** start TASK INPUTS **
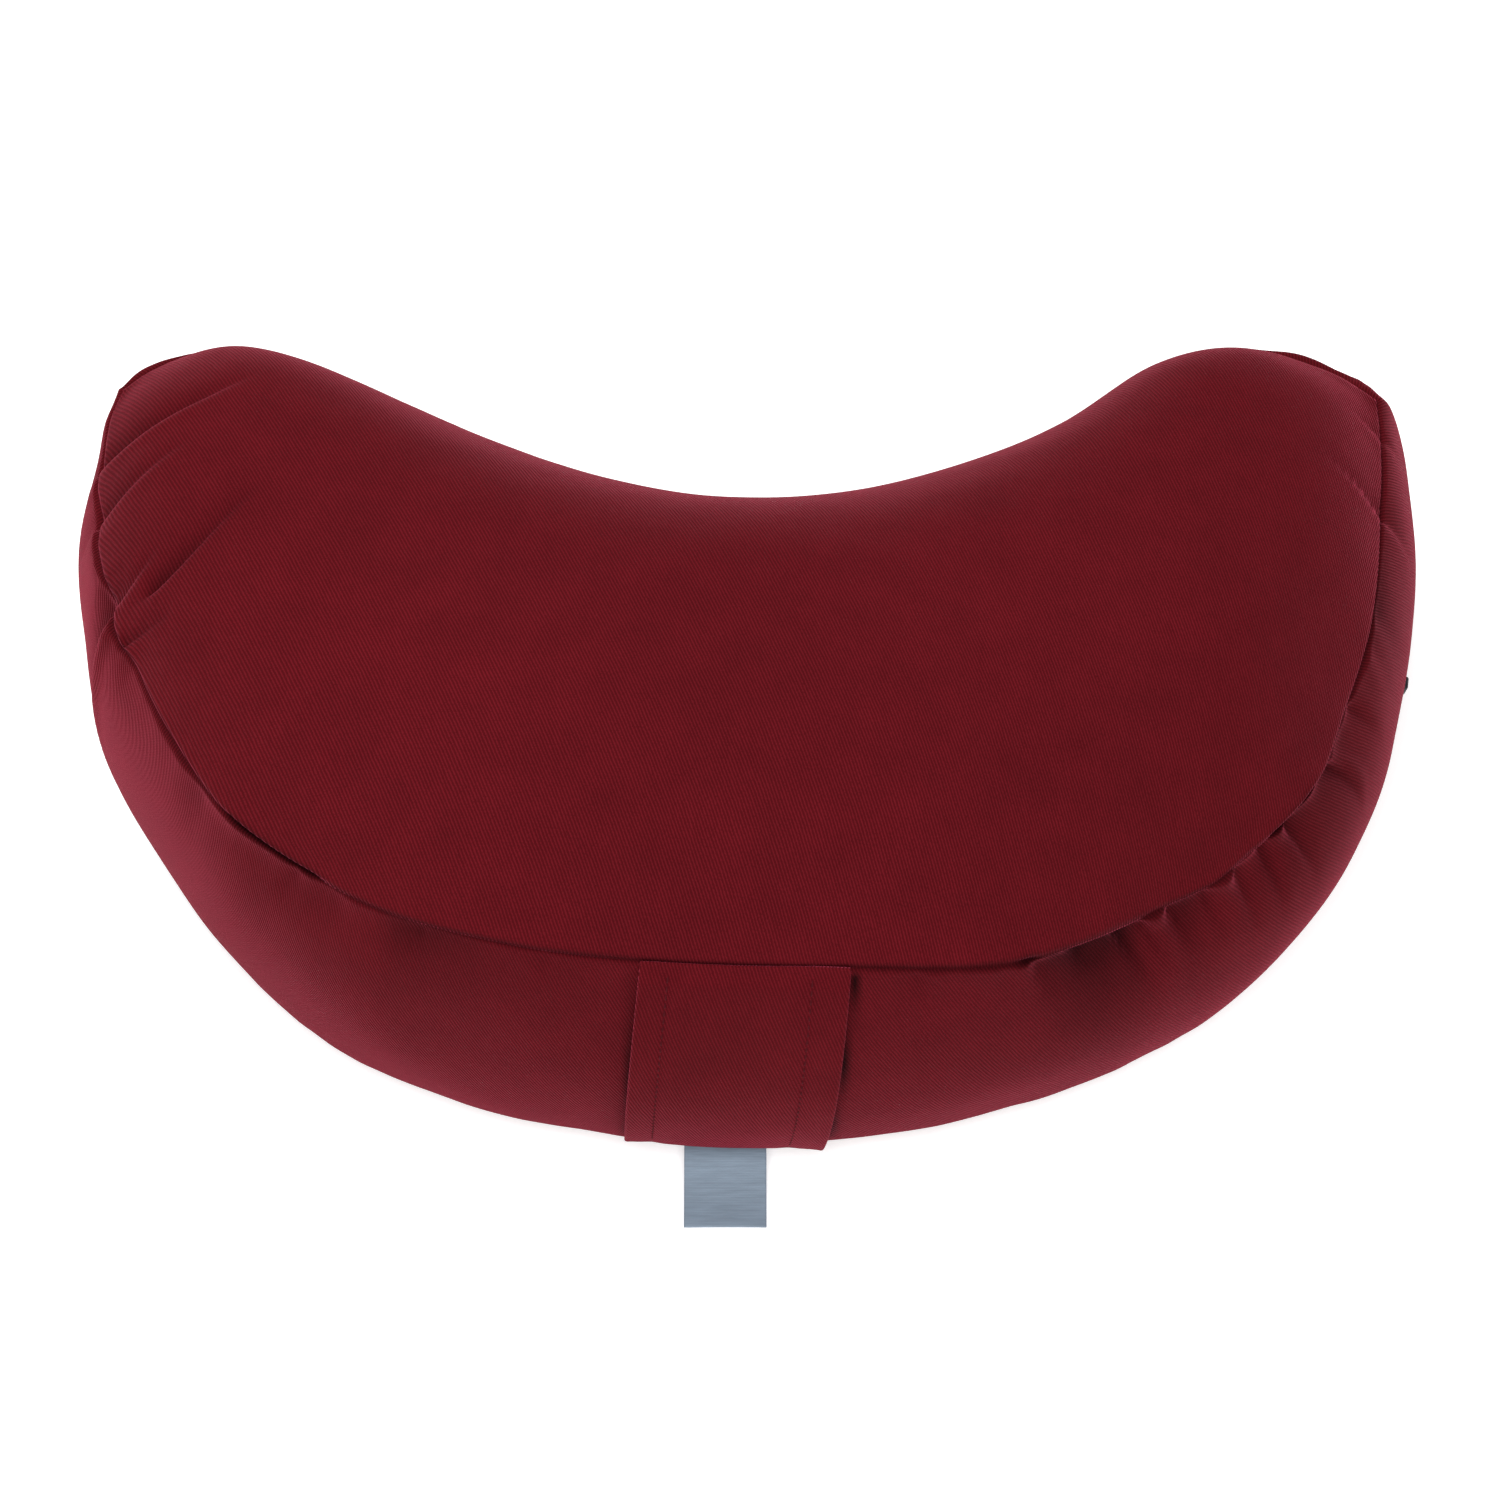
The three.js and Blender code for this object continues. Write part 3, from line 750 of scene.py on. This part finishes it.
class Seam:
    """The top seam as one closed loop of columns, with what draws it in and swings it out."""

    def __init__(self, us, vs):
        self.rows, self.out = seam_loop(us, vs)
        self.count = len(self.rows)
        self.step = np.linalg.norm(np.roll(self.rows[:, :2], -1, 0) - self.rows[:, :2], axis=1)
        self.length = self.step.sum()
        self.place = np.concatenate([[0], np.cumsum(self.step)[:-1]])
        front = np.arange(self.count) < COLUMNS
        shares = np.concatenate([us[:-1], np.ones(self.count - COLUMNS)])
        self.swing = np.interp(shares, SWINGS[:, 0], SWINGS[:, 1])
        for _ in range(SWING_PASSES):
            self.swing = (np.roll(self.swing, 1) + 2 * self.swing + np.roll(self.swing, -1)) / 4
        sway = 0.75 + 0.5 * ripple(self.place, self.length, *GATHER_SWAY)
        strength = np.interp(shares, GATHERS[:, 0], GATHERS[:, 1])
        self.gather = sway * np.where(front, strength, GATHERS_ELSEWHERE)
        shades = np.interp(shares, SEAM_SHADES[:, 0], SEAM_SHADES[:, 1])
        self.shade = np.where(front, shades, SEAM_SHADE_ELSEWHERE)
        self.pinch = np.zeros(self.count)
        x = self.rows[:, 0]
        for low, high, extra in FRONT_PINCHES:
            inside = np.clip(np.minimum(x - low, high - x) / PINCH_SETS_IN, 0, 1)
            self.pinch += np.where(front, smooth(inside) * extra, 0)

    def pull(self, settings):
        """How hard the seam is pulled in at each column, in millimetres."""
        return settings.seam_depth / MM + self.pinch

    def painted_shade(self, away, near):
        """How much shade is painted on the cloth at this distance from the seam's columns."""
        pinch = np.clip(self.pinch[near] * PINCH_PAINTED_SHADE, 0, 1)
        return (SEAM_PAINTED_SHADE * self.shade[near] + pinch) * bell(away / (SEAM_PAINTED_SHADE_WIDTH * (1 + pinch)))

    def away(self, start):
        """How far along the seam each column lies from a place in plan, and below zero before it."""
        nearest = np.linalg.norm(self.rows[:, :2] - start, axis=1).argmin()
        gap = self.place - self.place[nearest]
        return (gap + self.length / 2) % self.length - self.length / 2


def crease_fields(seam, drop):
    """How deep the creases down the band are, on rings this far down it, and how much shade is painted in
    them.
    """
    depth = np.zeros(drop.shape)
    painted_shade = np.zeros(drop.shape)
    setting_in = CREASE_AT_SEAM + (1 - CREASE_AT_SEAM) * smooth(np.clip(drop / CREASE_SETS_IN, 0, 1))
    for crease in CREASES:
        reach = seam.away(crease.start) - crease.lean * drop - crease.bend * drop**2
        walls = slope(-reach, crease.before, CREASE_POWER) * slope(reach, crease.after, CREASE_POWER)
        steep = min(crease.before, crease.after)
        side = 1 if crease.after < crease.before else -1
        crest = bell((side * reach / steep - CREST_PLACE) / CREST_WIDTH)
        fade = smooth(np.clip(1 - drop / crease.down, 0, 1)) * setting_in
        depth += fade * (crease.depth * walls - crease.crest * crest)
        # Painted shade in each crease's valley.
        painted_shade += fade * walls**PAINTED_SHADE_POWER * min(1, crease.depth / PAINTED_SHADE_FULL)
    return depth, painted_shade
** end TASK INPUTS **
** start TASK INPUTS **
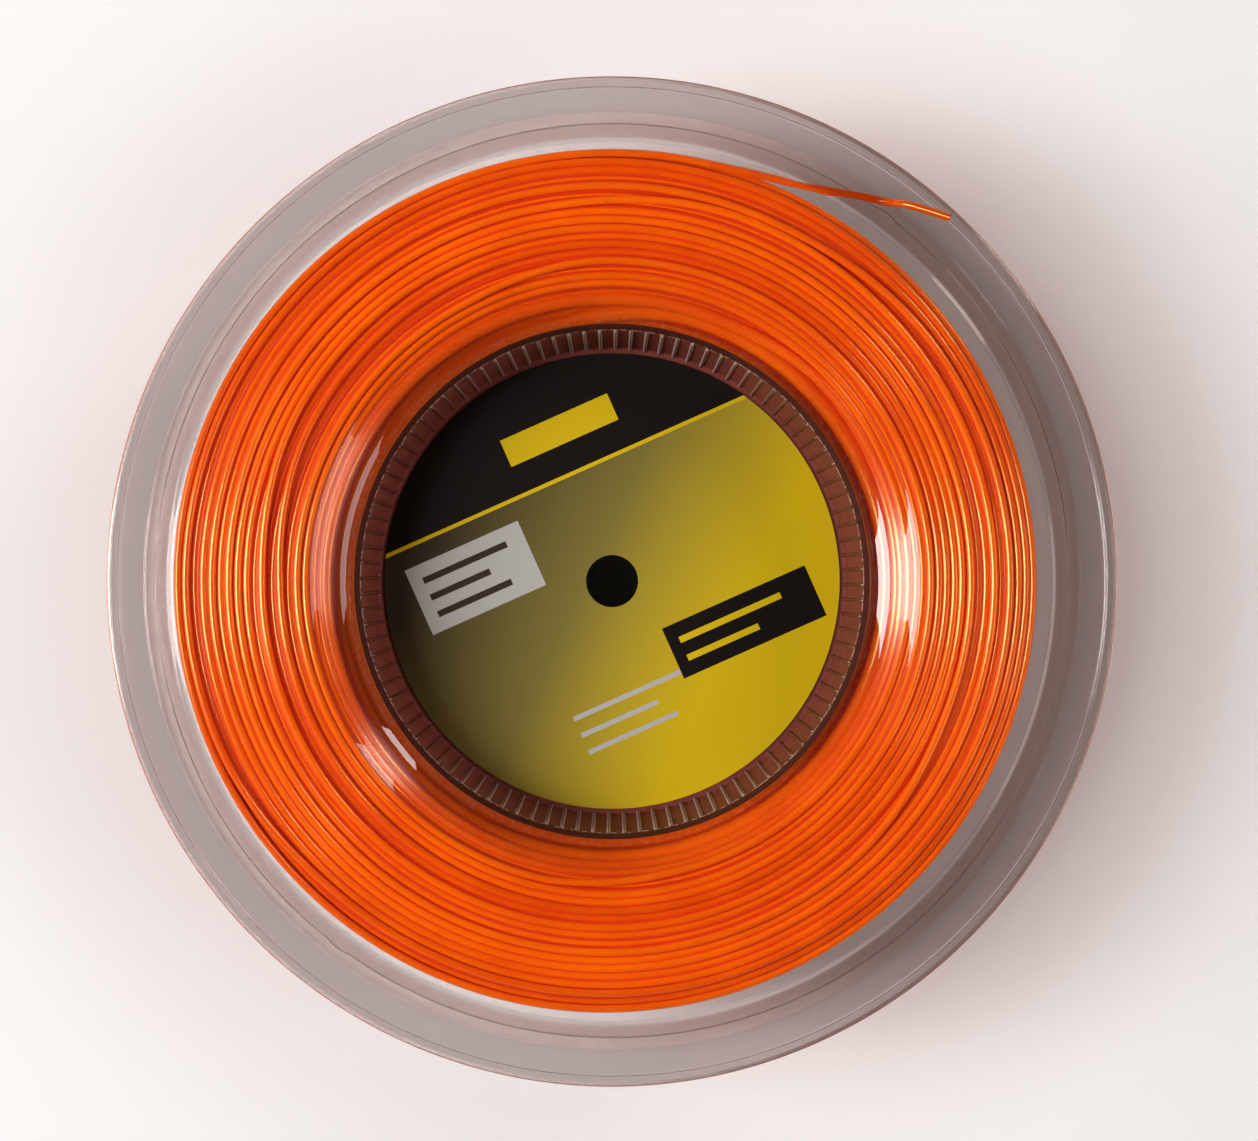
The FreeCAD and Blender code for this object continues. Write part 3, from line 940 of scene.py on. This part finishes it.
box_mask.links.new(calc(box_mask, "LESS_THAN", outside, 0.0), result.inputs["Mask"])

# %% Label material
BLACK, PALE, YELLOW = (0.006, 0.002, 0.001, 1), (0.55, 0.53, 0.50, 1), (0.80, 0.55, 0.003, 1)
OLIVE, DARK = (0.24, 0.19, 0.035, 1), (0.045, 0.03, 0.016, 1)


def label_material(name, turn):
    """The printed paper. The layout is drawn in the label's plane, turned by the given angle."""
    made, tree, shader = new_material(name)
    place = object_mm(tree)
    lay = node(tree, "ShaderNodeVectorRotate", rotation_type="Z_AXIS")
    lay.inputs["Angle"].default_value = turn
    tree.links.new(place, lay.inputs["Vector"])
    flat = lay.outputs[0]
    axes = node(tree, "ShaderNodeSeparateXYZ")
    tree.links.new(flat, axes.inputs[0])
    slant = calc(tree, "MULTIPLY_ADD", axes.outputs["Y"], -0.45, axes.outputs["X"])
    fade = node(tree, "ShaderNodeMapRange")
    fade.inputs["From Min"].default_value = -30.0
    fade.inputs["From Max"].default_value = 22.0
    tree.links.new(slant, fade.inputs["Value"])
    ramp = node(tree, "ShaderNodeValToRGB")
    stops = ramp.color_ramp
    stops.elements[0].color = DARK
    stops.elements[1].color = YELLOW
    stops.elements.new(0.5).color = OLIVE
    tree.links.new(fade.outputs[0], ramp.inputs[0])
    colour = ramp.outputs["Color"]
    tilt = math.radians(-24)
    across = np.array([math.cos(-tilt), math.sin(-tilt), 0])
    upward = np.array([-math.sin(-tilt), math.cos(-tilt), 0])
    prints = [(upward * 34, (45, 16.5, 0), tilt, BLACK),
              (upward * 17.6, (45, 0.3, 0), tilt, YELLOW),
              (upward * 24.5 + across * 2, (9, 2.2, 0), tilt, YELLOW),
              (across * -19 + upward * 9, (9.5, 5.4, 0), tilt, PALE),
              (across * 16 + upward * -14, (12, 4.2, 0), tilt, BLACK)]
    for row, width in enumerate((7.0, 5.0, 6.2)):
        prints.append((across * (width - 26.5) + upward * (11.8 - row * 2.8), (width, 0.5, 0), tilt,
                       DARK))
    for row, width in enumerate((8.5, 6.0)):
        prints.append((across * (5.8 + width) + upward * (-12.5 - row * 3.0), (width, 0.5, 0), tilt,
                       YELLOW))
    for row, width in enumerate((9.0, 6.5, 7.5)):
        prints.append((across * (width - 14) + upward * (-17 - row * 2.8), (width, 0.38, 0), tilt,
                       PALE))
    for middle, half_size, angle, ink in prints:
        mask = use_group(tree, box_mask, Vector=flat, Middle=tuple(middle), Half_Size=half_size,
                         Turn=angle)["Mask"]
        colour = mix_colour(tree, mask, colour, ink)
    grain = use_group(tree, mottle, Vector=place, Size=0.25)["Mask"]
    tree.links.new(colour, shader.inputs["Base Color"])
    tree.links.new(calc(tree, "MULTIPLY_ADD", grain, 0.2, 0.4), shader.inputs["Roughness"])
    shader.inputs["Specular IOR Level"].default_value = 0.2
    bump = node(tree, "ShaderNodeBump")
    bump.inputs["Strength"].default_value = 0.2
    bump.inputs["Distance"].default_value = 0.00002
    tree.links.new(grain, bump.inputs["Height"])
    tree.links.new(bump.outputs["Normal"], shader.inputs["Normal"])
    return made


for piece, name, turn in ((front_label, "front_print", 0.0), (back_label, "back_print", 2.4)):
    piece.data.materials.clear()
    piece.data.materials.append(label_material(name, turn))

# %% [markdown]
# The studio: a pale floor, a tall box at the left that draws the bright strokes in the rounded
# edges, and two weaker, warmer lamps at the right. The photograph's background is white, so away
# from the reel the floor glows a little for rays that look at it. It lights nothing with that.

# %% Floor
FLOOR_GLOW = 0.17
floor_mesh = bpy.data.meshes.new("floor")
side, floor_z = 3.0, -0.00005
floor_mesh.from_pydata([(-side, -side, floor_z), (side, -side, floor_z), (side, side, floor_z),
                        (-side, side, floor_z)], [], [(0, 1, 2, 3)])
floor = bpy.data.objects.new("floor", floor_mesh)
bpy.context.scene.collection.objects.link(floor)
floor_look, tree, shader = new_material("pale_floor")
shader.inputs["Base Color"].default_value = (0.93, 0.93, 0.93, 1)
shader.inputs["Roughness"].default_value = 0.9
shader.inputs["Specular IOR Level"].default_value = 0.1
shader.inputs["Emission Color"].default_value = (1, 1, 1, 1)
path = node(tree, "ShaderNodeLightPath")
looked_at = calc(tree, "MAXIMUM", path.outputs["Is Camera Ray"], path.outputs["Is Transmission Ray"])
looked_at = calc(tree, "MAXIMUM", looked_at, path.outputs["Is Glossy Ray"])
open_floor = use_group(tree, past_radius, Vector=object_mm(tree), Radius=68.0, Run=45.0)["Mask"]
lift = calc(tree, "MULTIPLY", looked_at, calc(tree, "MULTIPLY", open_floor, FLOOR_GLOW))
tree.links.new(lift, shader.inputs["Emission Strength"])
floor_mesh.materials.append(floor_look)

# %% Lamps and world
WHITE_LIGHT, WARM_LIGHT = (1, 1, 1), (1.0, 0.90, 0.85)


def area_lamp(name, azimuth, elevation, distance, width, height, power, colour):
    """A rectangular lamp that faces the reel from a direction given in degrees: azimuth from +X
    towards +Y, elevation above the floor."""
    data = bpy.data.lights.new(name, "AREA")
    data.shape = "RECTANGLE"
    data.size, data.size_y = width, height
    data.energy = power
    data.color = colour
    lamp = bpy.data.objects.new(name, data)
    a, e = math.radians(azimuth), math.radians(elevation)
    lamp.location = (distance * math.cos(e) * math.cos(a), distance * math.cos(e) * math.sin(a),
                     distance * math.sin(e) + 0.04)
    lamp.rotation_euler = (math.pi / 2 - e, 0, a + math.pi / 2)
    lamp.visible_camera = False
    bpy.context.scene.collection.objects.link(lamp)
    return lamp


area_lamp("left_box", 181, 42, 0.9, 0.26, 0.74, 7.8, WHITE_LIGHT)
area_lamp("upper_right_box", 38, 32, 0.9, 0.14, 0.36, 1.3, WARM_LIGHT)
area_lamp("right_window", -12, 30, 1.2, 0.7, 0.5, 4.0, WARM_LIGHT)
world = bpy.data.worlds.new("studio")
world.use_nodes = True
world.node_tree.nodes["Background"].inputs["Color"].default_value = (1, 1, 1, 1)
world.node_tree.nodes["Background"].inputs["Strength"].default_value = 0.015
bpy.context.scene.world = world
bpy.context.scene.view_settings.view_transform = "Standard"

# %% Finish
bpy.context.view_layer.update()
** end TASK INPUTS **
#### STATED TASK
Can you repeat, word for word, every line above from the one containing "The FreeCAD and" down to the one containing "OLIVE, DARK = (0.24, 0.19, 0.035, 1), (0.045, 0.03, 0.016, 1)", including both?

#### FINAL ANSWER
The FreeCAD and Blender code for this object continues. Write part 3, from line 940 of scene.py on. This part finishes it.
box_mask.links.new(calc(box_mask, "LESS_THAN", outside, 0.0), result.inputs["Mask"])

# %% Label material
BLACK, PALE, YELLOW = (0.006, 0.002, 0.001, 1), (0.55, 0.53, 0.50, 1), (0.80, 0.55, 0.003, 1)
OLIVE, DARK = (0.24, 0.19, 0.035, 1), (0.045, 0.03, 0.016, 1)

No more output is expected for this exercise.